* BEGIN *

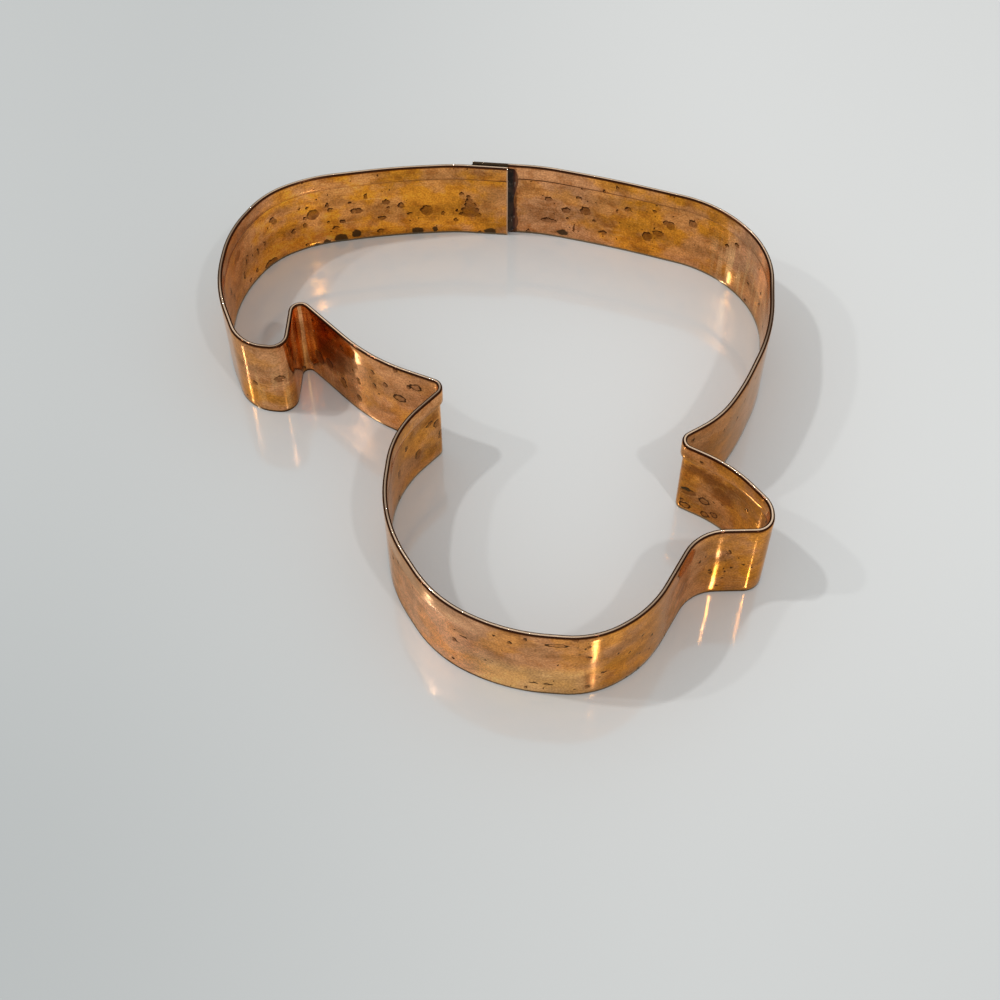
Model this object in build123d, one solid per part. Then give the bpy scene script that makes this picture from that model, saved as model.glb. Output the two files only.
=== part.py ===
from build123d import *
import os
from math import atan2, hypot, pi, tan

# A cookie cutter in the outline of a bath duck, standing on its cutting edge.
# One copper strip is hemmed along its top, bent round the outline and lapped at the duck's base,
# where solder joins its two ends. The head points to -Y, the tail to -X, and +Z is up.
# The origin is at the middle of the outline's bounding box, on the plane of the cutting edge.
# All sizes are in millimetres.

# The outline, measured over the outside of the strip
plan_length = 138.5
plan_width = 141.5

# The strip and its hem, which is folded inwards so that the rim is round and safe to press on
strip_height = 25.4
sheet_thickness = 0.5
fold_gap = 0.2
hem_depth = 4.75
smallest_bend_radius = 2.3

# The seam, where the inside end of the strip stops at the middle of the duck's base
lap_length = 9.4
solder_film = 0.1
solder_edge_gap = 0.4
outer_fillet_width = 0.7
outer_fillet_hollow = 0.1

# The solder that ran down the corner beside the inside end and set there with a drip near its foot
bead_toe_width = 1.7
bead_drip_width = 2.8
bead_neck_width = 2.0
bead_top_width = 2.5
bead_bulge = 0.1
bead_drip_bulge = 0.16
bead_cover_share = 0.6

# The run lies on the wall up to the hem's edge, and on the flap above it. Each row has a height, as a
# share of the wall's height below the hem or of the hem's depth, then a width and the skin's bulge.
wall_bead_rows = [
    (0.055, bead_toe_width, bead_bulge),
    (0.205, bead_drip_width, bead_drip_bulge),
    (0.405, bead_neck_width, bead_bulge),
    (0.760, bead_neck_width, bead_bulge),
    (1.020, bead_top_width, bead_bulge),
]
flap_bead_rows = [
    (0.00, bead_top_width, bead_bulge),
    (0.36, bead_top_width, bead_bulge),
    (0.76, bead_toe_width, bead_bulge),
]

# What follows from those sizes: the rim, and the middle lines of the two tracks at the seam
rim_width = 2 * sheet_thickness + fold_gap
rim_radius = rim_width / 2
fold_height = strip_height - rim_radius
flap_edge_height = strip_height - hem_depth
rim_length = plan_length - rim_width
rim_breadth = plan_width - rim_width
outer_track_y = rim_breadth / 2
inner_track_y = outer_track_y - rim_width - solder_film

# The faces that the solder sits against: the inner track's back, then the outer track's flap and wall
seat_y = inner_track_y + rim_radius
flap_face_y = outer_track_y - rim_radius
wall_face_y = outer_track_y + rim_radius - sheet_thickness

# The corners of the outline, walked from the inside end of the strip by the tail and the head.
# Each row has the corner's place as shares of rim_length and rim_breadth, and how far its bend
# reaches, as a share of the shorter of the two straight runs that meet there. A sharp bend has no
# reach: it is folded round the smallest former, at smallest_bend_radius.
sharp = None
gentle_share = 0.48
outline_shares = [
    (-0.218, 0.4735, gentle_share),  # base, tail side
    (-0.372, 0.435, gentle_share),
    (-0.450, 0.387, gentle_share),
    (-0.500, 0.288, gentle_share),  # rump
    (-0.500, 0.158, gentle_share),
    (-0.435, 0.026, 0.55),  # tail lobe
    (-0.353, 0.026, 0.34),
    (-0.357, 0.148, sharp),  # notch under the tail
    (-0.201, 0.0145, gentle_share),  # back
    (-0.061, -0.030, sharp),  # nape
    (-0.141, -0.134, gentle_share),  # back of the head
    (-0.141, -0.307, gentle_share),
    (-0.037, -0.450, gentle_share),
    (0.085, -0.500, gentle_share),  # crown
    (0.225, -0.500, gentle_share),
    (0.310, -0.438, gentle_share),  # forehead
    (0.378, -0.290, 0.38),  # root of the beak
    (0.497, -0.277, 0.52),  # tip of the beak
    (0.497, -0.228, 0.40),
    (0.430, -0.157, gentle_share),  # underside of the beak
    (0.335, -0.115, sharp),  # throat
    (0.412, -0.058, gentle_share),  # chest
    (0.451, 0.010, gentle_share),
    (0.500, 0.140, gentle_share),
    (0.500, 0.326, gentle_share),
    (0.403, 0.431, gentle_share),  # base, chest side
    (0.204, 0.477, gentle_share),
]

# The two runs of the seam are straight, side by side, and these are the first bends beyond them
first_bend_share = -0.102
last_bend_share = 0.066
seam_bend_reach_share = 0.27


def turn_at(before, corner, after):
    """The angle through which the outline turns at a corner, without its sign."""
    heading_in = atan2(corner[1] - before[1], corner[0] - before[0])
    heading_out = atan2(after[1] - corner[1], after[0] - corner[0])
    return abs((heading_out - heading_in + pi) % (2 * pi) - pi)


def bend_radius(before, corner, after, reach_share):
    """The radius of the bend at a corner, at the middle line of the rim."""
    if reach_share is sharp:
        return smallest_bend_radius
    run_in = hypot(corner[0] - before[0], corner[1] - before[1])
    run_out = hypot(after[0] - corner[0], after[1] - corner[1])
    return reach_share * min(run_in, run_out) / tan(turn_at(before, corner, after) / 2)


def rim_path():
    """The middle line of the rim, from the inside end of the strip to the outside end."""
    places = [(0, inner_track_y), (first_bend_share * rim_length, inner_track_y)]
    places += [(x_share * rim_length, y_share * rim_breadth) for x_share, y_share, _ in outline_shares]
    places += [(last_bend_share * rim_length, outer_track_y), (-lap_length, outer_track_y)]
    reaches = [reach_share for _, _, reach_share in outline_shares]
    reaches = [seam_bend_reach_share] + reaches + [seam_bend_reach_share]
    radii = [bend_radius(*corner) for corner in zip(places, places[1:], places[2:], reaches)]
    return FilletPolyline(*places, radius=radii)


def hem_section():
    """The strip's cross-section: the wall, the half-round fold and the flap that hangs inside it."""
    slit = fold_gap / 2
    return make_face([
        Line((slit, 0), (rim_radius, 0)),
        Line((rim_radius, 0), (rim_radius, fold_height)),
        ThreePointArc((rim_radius, fold_height), (0, strip_height), (-rim_radius, fold_height)),
        Line((-rim_radius, fold_height), (-rim_radius, flap_edge_height)),
        Line((-rim_radius, flap_edge_height), (-slit, flap_edge_height)),
        Line((-slit, flap_edge_height), (-slit, fold_height)),
        Line((-slit, fold_height), (slit, fold_height)),
        Line((slit, fold_height), (slit, 0)),
    ])


def copper_band():
    """The hemmed strip, swept round the outline from its inside end to its outside end."""
    start = Plane(origin=(0, inner_track_y, 0), x_dir=(0, 1, 0), z_dir=(1, 0, 0))
    return sweep(start * hem_section(), path=rim_path())


def lap_solder():
    """The solder drawn in between the two tracks, with the small fillet at the outside end."""
    film_section = make_face(Polyline(
        (seat_y, solder_edge_gap),
        (wall_face_y, solder_edge_gap),
        (wall_face_y, flap_edge_height),
        (flap_face_y, flap_edge_height),
        (flap_face_y, fold_height),
        (seat_y, fold_height),
        close=True,
    ))
    outside_end = Plane(origin=(-lap_length, 0, 0), x_dir=(0, 1, 0), z_dir=(1, 0, 0))
    film = extrude(outside_end * film_section, lap_length)
    heel = (-lap_length, seat_y)
    toe = (-lap_length - outer_fillet_width, seat_y)
    lip = (-lap_length, seat_y + outer_fillet_width)
    hollow_skin = SagittaArc(toe, lip, -outer_fillet_hollow)
    fillet_section = make_face([Line(heel, toe), hollow_skin, Line(lip, heel)])
    fillet_run = extrude(fillet_section, fold_height - solder_edge_gap)
    return film + Pos(0, 0, solder_edge_gap) * fillet_run


def solder_run(rows, low, reach, face_y):
    """Solder in the corner between the inside end and a face behind it, lofted through its widths."""
    crest_y = seat_y - sheet_thickness * bead_cover_share
    sections = []
    for height_share, width, bulge in rows:
        corner = (0, face_y)
        foot = (width, face_y)
        lip = (0, crest_y)
        skin = make_face([Line(corner, foot), SagittaArc(foot, lip, bulge), Line(lip, corner)])
        sections.append(Pos(0, 0, low + height_share * reach) * skin)
    return loft(sections)


def seam_bead():
    """The run of solder beside the inside end, on the wall and further up on the flap."""
    flap_room = Box(
        2 * bead_drip_width,
        wall_face_y - flap_face_y,
        hem_depth,
        align=(Align.CENTER, Align.MIN, Align.MIN),
    )
    wall_run = solder_run(wall_bead_rows, 0, flap_edge_height, wall_face_y)
    wall_run -= Pos(0, flap_face_y, flap_edge_height) * flap_room
    return wall_run + solder_run(flap_bead_rows, flap_edge_height, hem_depth, flap_face_y)


pieces = {
    "copper_band": copper_band(),
    "lap_solder": lap_solder(),
    "seam_bead": seam_bead(),
}
os.makedirs("parts", exist_ok=True)
for name, piece in pieces.items():
    export_step(piece, f"parts/{name}.step")
    print(f"{name}: {piece.volume:.1f} mm3, {len(piece.faces())} faces")
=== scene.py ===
# %% [markdown]
# # A copper cookie cutter on a table top
#
# The real cutter is one strip of copper sheet. Its upper edge is hemmed, which means folded over so
# that the rim is round, and the strip is then bent round an outline and soldered where its ends lap.
# The CAD model gives the exact strip and the solder. This lesson dresses it: the strip is bent again
# here with the small waves that hand-bent sheet has, and gets the tarnish of a well used cutter.
# Shapes are in metres and the patterns on the metal in millimetres, and all sizes come from the CAD
# model or from named values.

# %% Load the CAD model as the frame
from math import atan2, ceil, cos, hypot, pi, radians, sin, tan
from types import SimpleNamespace

import bmesh
import bpy
import numpy as np
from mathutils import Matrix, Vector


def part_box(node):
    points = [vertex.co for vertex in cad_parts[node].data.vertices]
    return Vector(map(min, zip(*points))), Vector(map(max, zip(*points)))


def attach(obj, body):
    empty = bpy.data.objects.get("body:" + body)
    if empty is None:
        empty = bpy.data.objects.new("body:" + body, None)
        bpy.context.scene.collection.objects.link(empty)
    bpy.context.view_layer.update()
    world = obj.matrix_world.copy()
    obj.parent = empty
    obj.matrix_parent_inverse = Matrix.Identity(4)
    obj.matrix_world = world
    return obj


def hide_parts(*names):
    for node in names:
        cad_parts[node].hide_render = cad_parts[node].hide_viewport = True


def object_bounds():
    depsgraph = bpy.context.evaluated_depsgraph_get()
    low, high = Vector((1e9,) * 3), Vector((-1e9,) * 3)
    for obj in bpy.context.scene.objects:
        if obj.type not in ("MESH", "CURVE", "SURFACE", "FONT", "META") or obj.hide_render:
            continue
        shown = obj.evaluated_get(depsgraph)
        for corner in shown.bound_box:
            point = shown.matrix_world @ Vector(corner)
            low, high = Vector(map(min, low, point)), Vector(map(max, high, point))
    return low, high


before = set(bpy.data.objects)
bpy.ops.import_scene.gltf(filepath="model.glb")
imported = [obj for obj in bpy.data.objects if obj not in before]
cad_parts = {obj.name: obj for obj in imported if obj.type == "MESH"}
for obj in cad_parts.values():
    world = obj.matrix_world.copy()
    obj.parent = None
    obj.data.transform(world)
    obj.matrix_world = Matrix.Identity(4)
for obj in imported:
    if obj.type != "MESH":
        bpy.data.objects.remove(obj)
cad_low, cad_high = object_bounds()
bpy.ops.object.select_all(action="DESELECT")
MM = 0.001
print("CAD box in mm:", [round(size / MM, 1) for size in cad_high - cad_low])

# %% [markdown]
# ## The outline, as runs and bends
#
# A maker bends the strip round formers: a straight run, a bend of some radius, another run, and so on.
# The outline is kept in that way, as the corners that the runs would meet in and how far each bend
# reaches into its runs. It could also be drawn as one curve, but runs and bends can be followed
# exactly, and they tell how far along the strip any point is, which the tarnish needs later.

# %% The corners of the outline
sheet_thickness = 0.5 * MM
fold_gap = 0.2 * MM
hem_depth = 4.75 * MM
smallest_bend_radius = 2.3 * MM
lap_length = 9.4 * MM
solder_film = 0.1 * MM

band_low, band_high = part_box("copper_band")
strip_height = band_high.z - band_low.z
rim_width = 2 * sheet_thickness + fold_gap
rim_radius = rim_width / 2
fold_height = strip_height - rim_radius
flap_edge_height = strip_height - hem_depth
rim_length = band_high.x - band_low.x - rim_width
rim_breadth = band_high.y - band_low.y - rim_width
outer_track_y = rim_breadth / 2
inner_track_y = outer_track_y - rim_width - solder_film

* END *

> **AIM OF THE EXERCISE**
The required output is an exact reproduction of the lines starting at the one that contains "wall_run -= Pos(0, flap_face_y, flap_edge_height)" and ending at the one that contains "cad_parts[node].hide_render = cad_parts[node].hide_viewport". Both boundary lines belong to it.

> **CORRECT OUTPUT**
    wall_run -= Pos(0, flap_face_y, flap_edge_height) * flap_room
    return wall_run + solder_run(flap_bead_rows, flap_edge_height, hem_depth, flap_face_y)


pieces = {
    "copper_band": copper_band(),
    "lap_solder": lap_solder(),
    "seam_bead": seam_bead(),
}
os.makedirs("parts", exist_ok=True)
for name, piece in pieces.items():
    export_step(piece, f"parts/{name}.step")
    print(f"{name}: {piece.volume:.1f} mm3, {len(piece.faces())} faces")
=== scene.py ===
# %% [markdown]
# # A copper cookie cutter on a table top
#
# The real cutter is one strip of copper sheet. Its upper edge is hemmed, which means folded over so
# that the rim is round, and the strip is then bent round an outline and soldered where its ends lap.
# The CAD model gives the exact strip and the solder. This lesson dresses it: the strip is bent again
# here with the small waves that hand-bent sheet has, and gets the tarnish of a well used cutter.
# Shapes are in metres and the patterns on the metal in millimetres, and all sizes come from the CAD
# model or from named values.

# %% Load the CAD model as the frame
from math import atan2, ceil, cos, hypot, pi, radians, sin, tan
from types import SimpleNamespace

import bmesh
import bpy
import numpy as np
from mathutils import Matrix, Vector


def part_box(node):
    points = [vertex.co for vertex in cad_parts[node].data.vertices]
    return Vector(map(min, zip(*points))), Vector(map(max, zip(*points)))


def attach(obj, body):
    empty = bpy.data.objects.get("body:" + body)
    if empty is None:
        empty = bpy.data.objects.new("body:" + body, None)
        bpy.context.scene.collection.objects.link(empty)
    bpy.context.view_layer.update()
    world = obj.matrix_world.copy()
    obj.parent = empty
    obj.matrix_parent_inverse = Matrix.Identity(4)
    obj.matrix_world = world
    return obj


def hide_parts(*names):
    for node in names:
        cad_parts[node].hide_render = cad_parts[node].hide_viewport = True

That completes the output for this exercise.